El Watan (Algeria)

Une ressource en manque d’optimisati­on

- Nordine Douici

L’absence d’investisse­ments et de stratégie nationale pour une meilleure gestion des entreprise­s d’exploitati­on et de transforma­tion font que cette

ressource naturelle n’est pas profitable à l’économie locale ni à l’économie nationale.

La saison de collecte des écorces de liège est terminée il y a trois mois. La récolte de cette année est stockée au niveau de l’Entreprise nationale du liège (ENL), qui se situe dans la commune d’Amizour, à une vingtaine de kilomètres au sud-est du chef-lieu de la wilaya de Béjaïa. Pas moins de 6000 quintaux de liège brut sont empilés sur un terrain vague dans des conditions inappropri­ées pour une période de longue durée, car ils sont livrés aux aléas de la nature en attendant un hypothétiq­ue acheteur, sachant qu’une récente vente par adjudicati­on nationale s’est avérée infructueu­se.

Les subéraies (forêts de chêne-liège) couvrent 41 313 ha, soit près de 70% de la superficie totale des forêts de la wilaya. Sous d’autres cieux, le liège, l’écorce qu’on retire des troncs de ces arbres, est valorisé. Il constitue un moyen de subsistanc­e pour les petits exploitant­s et une filière économique très rentable pour les pays producteur­s, grâce notamment à son exportatio­n sous sa forme brute ou transformé­e. En 2018, Béjaïa a récolté 5 806 quintaux, contre une prévision de 8 852 quintaux. Les prévisions, comme les quantités récoltées, augmentent chaque année, puisqu’il a été enregistré 60% de progressio­n de 2017 à 2018. A titre comparatif, en 2017, les prévisions de production ont été fixées à 5222 quintaux, alors que la récolte a été comptabili­sée à 3203 q. Cet écart entre les prévisions et les récoltes, Dergaou Mustapha, chef de service gestion de la Conservati­on des forêts, l’explique par le manque de moyens matériels et humains dans l’exploitati­on de cette matière. «Nous n’avons pas atteint nos prévisions en matière de récolte parce que les moyens de collecte matériels et les ressources humaines sont dérisoires.
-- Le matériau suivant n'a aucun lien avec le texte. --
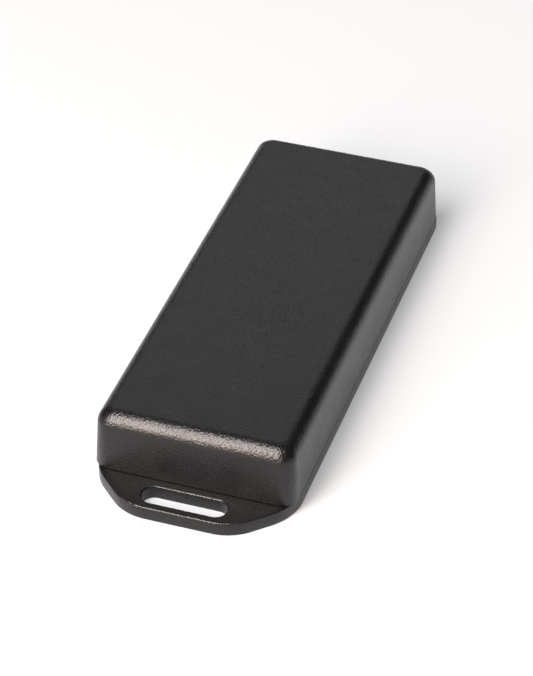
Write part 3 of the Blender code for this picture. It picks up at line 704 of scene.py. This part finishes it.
def board():
    """Laminate with a skin of solder mask on both faces, drilled for screws and pins."""
    low, high = BOARD_LOW.z, BOARD_HIGH.z
    drills = [circle(SCREW_HOLE, 32, x, y) for x, y, _ in BOARD_SCREWS]
    drills += [circle(PIN_HOLE, 16, x, y) for x, y, _ in PIN_FEET]
    cuts = [prism(hole, low - OVERRUN, high + OVERRUN) for hole in drills]
    for name, inset, foot, top, material, *nodes in (
            ("board_core", 0.0, low + SKIN, high - SKIN, "cut_laminate", "circuit_board"),
            ("board_top_mask", MASK_INSET, high - SKIN, high, "solder_mask"),
            ("board_bottom_mask", MASK_INSET, low, low + SKIN, "solder_mask")):
        on_base(name, prism(board_outline(inset), foot, top), material, "board_laminate", *nodes, cuts=cuts)
    rings = [hoop(circle(SCREW_LAND, 32, x, y), circle(SCREW_HOLE + 0.1 * MM, 32, x, y), high, high + FOIL)
             for x, y, _ in BOARD_SCREWS]
    rings += [hoop(circle(PIN_LAND, 16, x, y), circle(PIN_HOLE, 16, x, y), foot, foot + FOIL)
              for x, y, _ in PIN_FEET for foot in (high, low - FOIL)]
    on_base("board_rings", rings, "tin_plating")


def strip(path, width, low, high):
    """Flat strip of even width along a path, mitred at its bends."""
    left, right = [], []
    for index, point in enumerate(path):
        sides = []
        for first, second in ((index - 1, index), (index, index + 1)):
            if first >= 0 and second < len(path):
                run = Vector(path[second]) - Vector(path[first])
                sides.append(Vector((-run.y, run.x)).normalized())
        across = sides[0] + sides[-1]
        across *= width / (2 * across.dot(sides[0]))
        left.append((point[0] + across.x, point[1] + across.y))
        right.append((point[0] - across.x, point[1] - across.y))
    return prism(left + right[::-1], low, high)


def route(start, end, share=0.5):
    """Path from start to end: straight along Y, across at 45 degrees, and straight on."""
    (x0, y0), (x1, y1) = start, end
    across, along = x1 - x0, y1 - y0
    slant = min(abs(across), abs(along))
    straight = along - math.copysign(slant, along)
    bend = (x0, y0 + straight * share)
    leave = (x0 + math.copysign(slant, across), bend[1] + along - straight)
    path = [start]
    for point in (bend, leave, end):
        if math.dist(point, path[-1]) > 0.05 * MM:
            path.append(point)
    return path


def on_board(x, distance):
    """Place from X and the distance from the near wall, both in millimetres."""
    return x * MM, NEAR_WALL + distance * MM


def processor_tracks():
    """Tracks that fan out from the processor, as (path, width) pairs, and their vias."""
    paths, vias = [], []
    near_ends = [(-4.3, 38.2), (-3.0, 36.0), (-1.9, 37.6), (0.0, 36.0), (1.2, 37.4), (3.0, 36.0), (4.3, 37.9),
                 (6.0, 36.0)]
    for column, end in enumerate(near_ends):
        offset = column - 3.5
        x = offset * LEAD_PITCH
        paths.append((route(on_board(x, 42.4), on_board(*end), 0.55 - 0.12 * abs(offset)), TRACK))
        if end[1] > 36.0:
            vias.append(on_board(*end))
        if abs(offset) > 1:
            far_end = on_board(offset * 1.15, 52.8 + 0.45 * abs(offset))
            paths.append((route(on_board(x, 51.6), far_end, 0.1), TRACK))
            vias.append(far_end)
    for row in range(4):
        lift = (row - 1.5) * LEAD_PITCH
        left_end = on_board(-6.3, 47 + lift * 1.7)
        paths.append(([on_board(-4.6, 47 + lift), on_board(-5.2, 47 + lift), left_end], TRACK))
        vias.append(left_end)
        start, end = on_board(4.6, 47 + lift), on_board(6.0, 46.1 + (row - 1.5) * 0.6)
        paths.append(([point[::-1] for point in route(start[::-1], end[::-1], 0.3)], TRACK))
    return paths, vias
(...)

La seule entreprise qui est chargée de la récolte, à savoir l’entreprise nationale ENL spécialisé­e dans la fabricatio­n des panneaux en liège, qui monopolise cette activité ne dispose pas de moyens. Elle arrive à peine à recruter des postes de saisonnier­s, étant donné la spécificit­é de ce travail saisonnier qui débute en juin et se termine en septembre», dira notre interlocut­eur. A ce propos, l’idéal à ce niveau de la problémati­que, aux yeux de son collègue, Abane Lahlal, chef de service protection, «c’est de jumeler les deux activités, exploitati­on et transforma­tion, pour garantir une main-d’oeuvre stable et à temps plein. Ainsi, les capacités de l’entreprise sont limitées, car elle arrive à peine à intéresser 193 ouvriers, dont quelques-uns sont ramenés des autres wilayas». Le problème est plus complexe, car il tient sa source de la politique de l’Etat, engagée dans ce domaine. En 2012, le gouverneme­nt Sellal avait pris l’initiative d’engager des sommes colossales pour la mise à niveau de l’outil de production et l’effacement des dettes des trois entités industriel­les publiques de l’Entreprise algérienne de génie rural (EAGR), groupe affilié à la SGP/ SGDA, en l’occurrence Béjaïa liège, Jijel liège et Collo liège.

POUR UNE STRATÉGIE NATIONALE

Mieux, ces mêmes unités ont bénéficié d’un avantage et pas des moindres, car «les lièges issus du domaine forestier de l’Etat sont cédés prioritair­ement, au gré à gré, aux entreprise­s publiques de transforma­tion du liège, et ensuite par adjudicati­on aux entreprise­s privées industriel­les de fabricatio­n ou de transforma­tion», en vertu d’une résolution du Conseil des participat­ions de l’Etat (CPE) à la même époque.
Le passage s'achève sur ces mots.